Поэтому узкий интеллигентски- бюрократический чеченский слой и не смог взять в свои руки, как он это сделал в той или иной степени во всех республиках, руководство национальным движением, направив его в «цивилизованное» русло, и был сметен революцией 1991 года и затем войной, вынесшими на поверхность и сделавшими элитой чеченского общества представителей низовых и маргинальных социальных слоев. И именно эти люди, с их значительно более традиционалистской психологией, с их более спокойным отношением к смерти — и чужой, и своей — смогли возглавить сопротивление и разбить российскую армию, что, естественно, никогда не смогли бы сделать чеченские профессора и партработники.
Российская «ельцинская» политика по отношению к Чечне, как и по отношению к кому бы то ни было и к чему бы то ни было, отличалась крайней противоречивостью и раздвоенностью между либерально-демократическими импульсами, диктовавшими предоставление Чечне независимости, и импульсами великодержавными, диктовавшими новое покорение Чечни; причем и те, и другие идейные импульсы периодически заглушались самыми сильными в современной российской элите импульсами личного обогащения. В 1994 году временно победили импульсы великодержавные.
Но эта победа великодержавных импульсов обернулась военной катастрофой, масштабы которой настолько велики, что мы стараемся выкинуть ее из нашего сознания, или вообще забыв о ней, или списав ее на помощь чеченцам извне, на «предательство», вообще на какие-то внешние, случайные и временные факторы. У нас не появилось еще ни одного серьезного анализа этой войны. Между тем оценить размеры нашего поражения относительно легко, вспомнив самые элементарные и общеизвестные факты: то, что Россия превышает Чечню по численности населения в 140–150 раз, а по территории и имеющимся ресурсам — во много больше; что Россия — страна, на протяжении многих десятков лет занимавшаяся прежде всего подготовкой к войне, тратившая на вооружение немыслимые средства и имевшая превосходство, например, в производстве танков над США и Европой вместе взятыми; что чеченцев, воевавших на постоянной основе, было приблизительно столько же, сколько в России генералов; что чеченцы при этом вели не просто изнуряющую противника партизанскую войну в горах — они обороняли селения на равнине и в конечном счете смогли взять находившийся в российских руках Грозный.
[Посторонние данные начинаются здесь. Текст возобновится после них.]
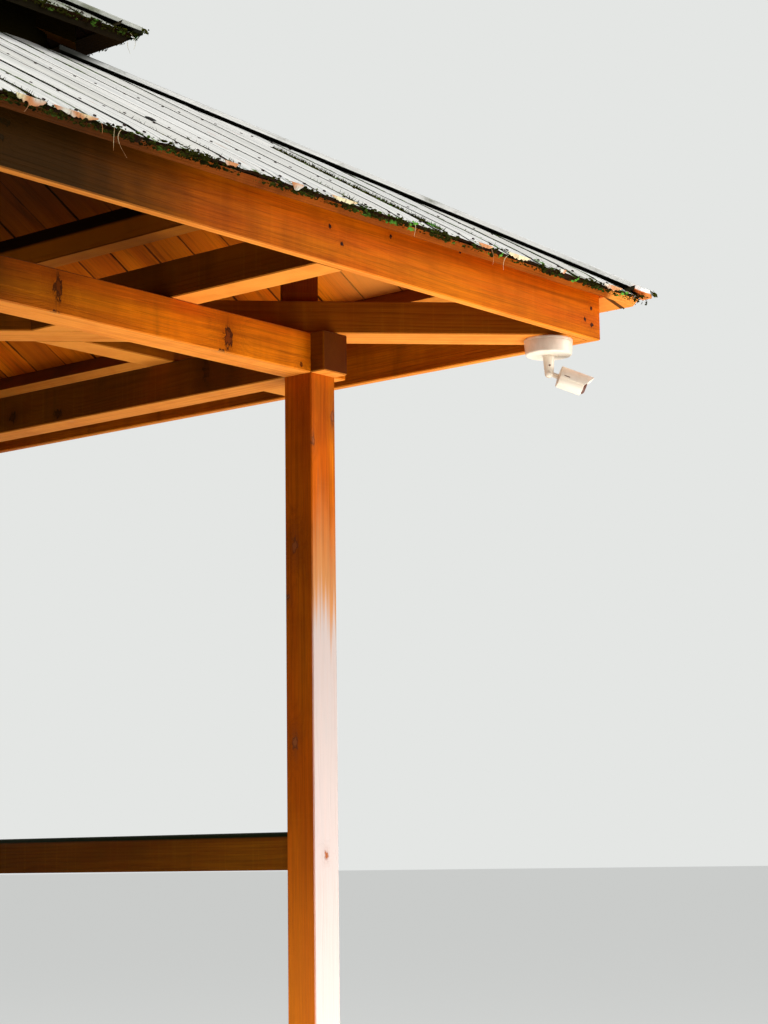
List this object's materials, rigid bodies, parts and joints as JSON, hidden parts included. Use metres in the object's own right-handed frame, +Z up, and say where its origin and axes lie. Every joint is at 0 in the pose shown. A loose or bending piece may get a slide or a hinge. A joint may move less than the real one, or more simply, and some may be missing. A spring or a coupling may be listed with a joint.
{
  "type": "solid roof pergola",
  "caption": "Open square rest shelter of orange cedar timbers with a boarded pyramid roof in two tiers, handrails, benches and a small security camera.",
  "frame": {"origin": "on the floor under the centre of the plan", "axes": "+Z up; the open front faces -Y; the security camera hangs at the front right corner, +X and -Y"},
  "size_m": [4.15, 4.15, 4.1274],
  "materials": {
    "cedar": "oiled orange-brown cedar with open grain",
    "rail_and_bench_cedar": "worn cedar, greenish grey on top",
    "roof_boards": "silver-grey weathered boards",
    "footing_stone": "rough grey stone",
    "fixture_plastic": "satin off-white housing"
  },
  "bodies": {
    "pavilion": {"base_stones": "footing_stone", "front_right_post": "cedar", "front_left_post": "cedar", "back_right_post": "cedar", "back_left_post": "cedar", "front_beam": "cedar", "right_beam": "cedar", "back_beam": "cedar", "left_beam": "cedar", "diagonal_beam_1": "cedar", "diagonal_beam_2": "cedar", "outrigger_arms": "cedar", "front_fascia": "cedar", "right_fascia": "cedar", "back_fascia": "cedar", "left_fascia": "cedar", "king_post": "cedar", "hip_rafters": "cedar", "upper_hip_rafters": "cedar", "hip_struts": "cedar", "purlin_blocks": "cedar", "front_purlins": "cedar", "right_purlins": "cedar", "back_purlins": "cedar", "left_purlins": "cedar", "lantern_frame": "cedar", "lantern_walls": "cedar", "right_rail": "rail_and_bench_cedar", "back_rail": "rail_and_bench_cedar", "left_rail": "rail_and_bench_cedar", "right_bench": "rail_and_bench_cedar", "back_bench": "rail_and_bench_cedar", "left_bench": "rail_and_bench_cedar", "bench_legs": "rail_and_bench_cedar", "front_roof": "roof_boards", "right_roof": "roof_boards", "back_roof": "roof_boards", "left_roof": "roof_boards", "hip_caps": "roof_boards", "upper_roof": "roof_boards", "upper_hip_caps": "roof_boards", "apex_cap": "roof_boards", "eave_battens": "cedar", "camera_base": "fixture_plastic"},
    "neck": {"camera_neck": "fixture_plastic"},
    "camera": {"camera_body": "fixture_plastic"}
  },
  "joints": [
    {"name": "camera_pan", "type": "hinge", "parent": "pavilion", "child": "neck", "pos_m": [1.852, -1.852, 2.362], "axis": [0, 0, 1], "range_deg": [-170, 170]},
    {"name": "camera_tilt", "type": "hinge", "parent": "neck", "child": "camera", "pos_m": [1.852, -1.852, 2.362], "axis": [0.7071, 0.7071, 0], "range_deg": [-20, 55]}
  ]
}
Наконец, как и в любой стране, пережившей революцию, отстранившую старую элиту, в Чечне и чеченской российской диаспоре было достаточно людей, готовых — и из шкурных, и из идейных соображений — идти на союз с «интервентами» для того, чтобы опрокинуть ненавистный революционный режим.
Сопротивление и победа чеченцев в некотором роде — чудо, и произошло оно в силу тех же причин, которые и привели к войне. Будь чеченцы народом с другой системой ценностей и другой исторической памятью, возглавляй их не малограмотные полевые командиры, зачастую с криминальным и полукриминальным прошлым, а нормальные для постсоветского пространства ставшие националистами партработники, одним словом, будь они чуть более рационалистичными и «современными» людьми, они никогда не пошли бы на такое сопротивление и во всяком случае — не победили бы. Для такой войны и победы нужно было полное нежелание и неспособность «считаться с реальностью» — только тогда возникает возможность эту реальность сломать и преодолеть. В чеченском сопротивлении соединились два момента — сопротивление народа, пережившего геноцид и решившего для себя, что больше он не даст совершить над собой подобного (то чувство, которое движило евреями и позволило крохотному еврейскому государству победить громадные арабские армии), и война революционной народной армии, подобная войнам армии французской революции, бившей войска всей Европы, и армии большевиков, сражавшейся против цвета русского офицерства, возглавляемого лучшими русскими генералами, которых активно поддерживал чуть ли не весь мир.
Прежде всего, мощь советской армии, а российская — ее прямая наследница, имеет очень косвенное отношение к войнам типа российско-чеченской, да и вообще к любым реальным войнам. Война, для которой она создавалась, это «эсхатологическая» война со всем миром, которая так никогда и не наступила. Эта армия была чем-то вроде египетской пирамиды — чудом, созданным ценой невероятных усилий народа и государства, но не имеющим никакого «практического» значения. Призванная сделать СССР неуязвимым, эта армия на деле стала важнейшей причиной его гибели, поскольку создание ее подорвало все силы страны. Когда же дело дошло до реальной войны, выяснилось, что армия в ней действовать не умеет.